UVa is listed by U.S. News as the 24th best overall value for a college education, based on quality of programs and its in-state tuition in 2012-13.

Out-of-state students often are recruited by colleges because the higher cost per student helps subsidize lower tuitions for in-state students, educators say.

“The influx of capital from out-of-state students can be good news for local applicants, if they can secure admission, that is,” U.S. News staffers wrote. “Public schools often rely on tuition dollars from non-resident students, both domestic and international, to fill budget gaps and ease public pressure over in-state tuition rates.”

U.S. News reported that the University of California school system bumped international undergraduate enrollment to roughly 13 percent last fall. The schools historically had less than 5 percent international enrollment.

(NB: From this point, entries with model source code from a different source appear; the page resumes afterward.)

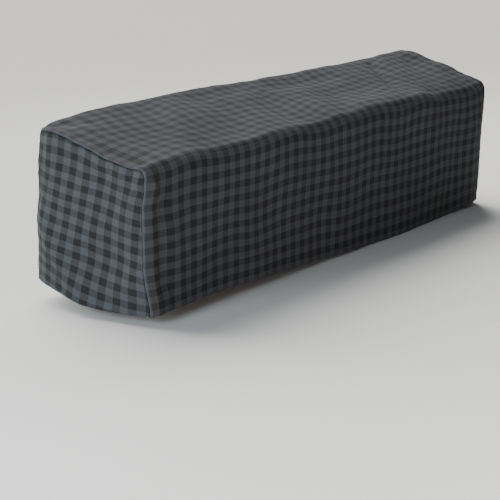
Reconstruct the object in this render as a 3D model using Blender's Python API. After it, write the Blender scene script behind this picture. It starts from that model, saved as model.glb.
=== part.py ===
"""Fitted cloth cover for a piano keyboard, as it hangs in use.

The cover is three cut pieces: one long strip that runs up the front, over the sloping top and down the
back, and a panel sewn into each end. It is hollow and open underneath. The frame is in metres with +X
along the cover, to the right as seen from the front, +Y towards the back and +Z up. Its origin is on
the underside of the top, at the middle, where the cover is held up.

Every piece is first laid out on a plain straight cover, as points of one section curve, and then settled
by one smooth field of shifts, bulges and folds. Both sides of a seam get the same shift, so the seam
stays closed.
"""
import bpy
import numpy as np

# Driving sizes of the plain cover, metres
LENGTH = 1.33
DEPTH = 0.30
BACK_HEIGHT = 0.313
FRONT_HEIGHT = 0.265
FRONT_EDGE_RADIUS = 0.025
BACK_EDGE_RADIUS = 0.018

# Cloth, hem and seam
CLOTH = 0.002
HEM_THICKNESS = 0.0034
HEM_DEPTH = 0.012
HEM_STEP = 0.0015
SEAM_GAP = 0.0003
ROLL_RADIUS = 0.007      # how the strip's side edge rolls round the end of the cover
ROLL_DROP = 0.001
TURN_RADIUS = 0.003      # the tight turn of each cloth into its seam
ALLOWANCE = 0.009        # the cloth past the turn, inside the cover

# Rows and columns of the meshes
HEM_ROWS = 2
SIDE_ROWS = 9
TOP_ROWS = 10
EDGE_ROWS = 4
ROLL_ROWS = 3
TURN_ROWS = 3
COLUMN_SPANS = (
    # up to x, number of columns, starting where the left edge rolls
    (-0.570, 8),
    (0.300, 18),
    (0.570, 9),
    (LENGTH / 2 - ROLL_RADIUS, 6),
)

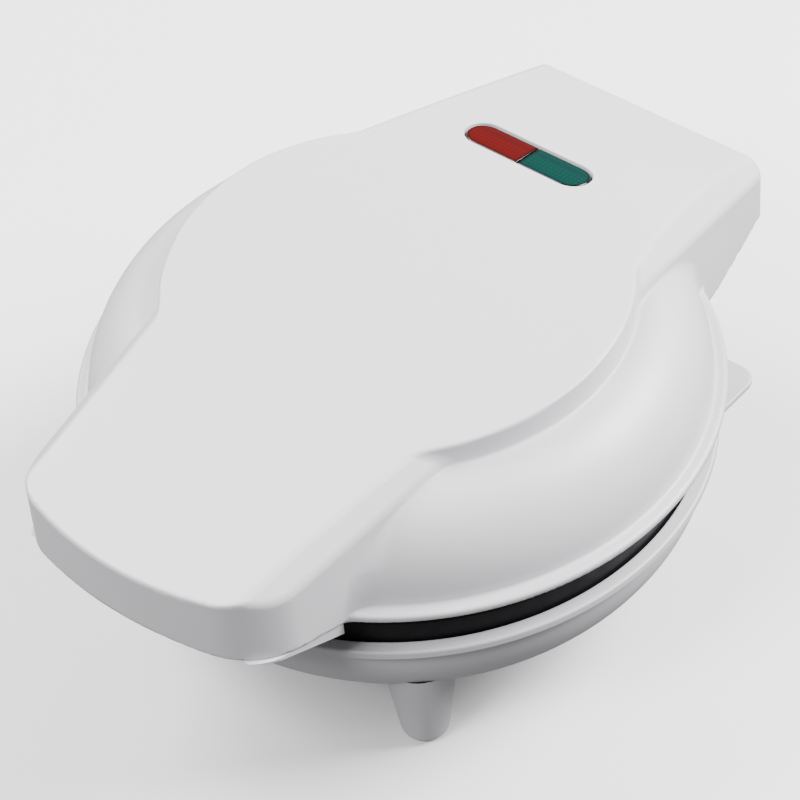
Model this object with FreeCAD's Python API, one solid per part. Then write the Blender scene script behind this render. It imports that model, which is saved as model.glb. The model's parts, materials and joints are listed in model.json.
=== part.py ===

University of Michigan regent Larry Dietch told reporters in June that raising out-of-state tuition at the Ann Arbor campus helps keep in-state rates lower.

Final admissions statistics for UVa’s upcoming school year are not yet available, but according to the university’s Institutional Assessment and Studies division, the school offered admission to 4,934 non-residents and 3,594 in-state residents for 2013-14.

UVa often offers admission to more out-of-state residents because fewer non-residents actually accept and enroll, division officials stated.

In 2012-13, the university offered admission to 4,492 out-state residents and 3,539 Virginians. School statistics show 1,190 out-of-state residents accepted compared to 2,220 in-state. Those statistics have remained fairly stable since the late 1970s, figures show.

“UVa has maintained its commitment to serving the commonwealth as the state’s flagship public university,” McCance said. “For academic year 2012, approximately 69 percent of undergraduate students were Virginia residents, a percentage that has held steady over the years.”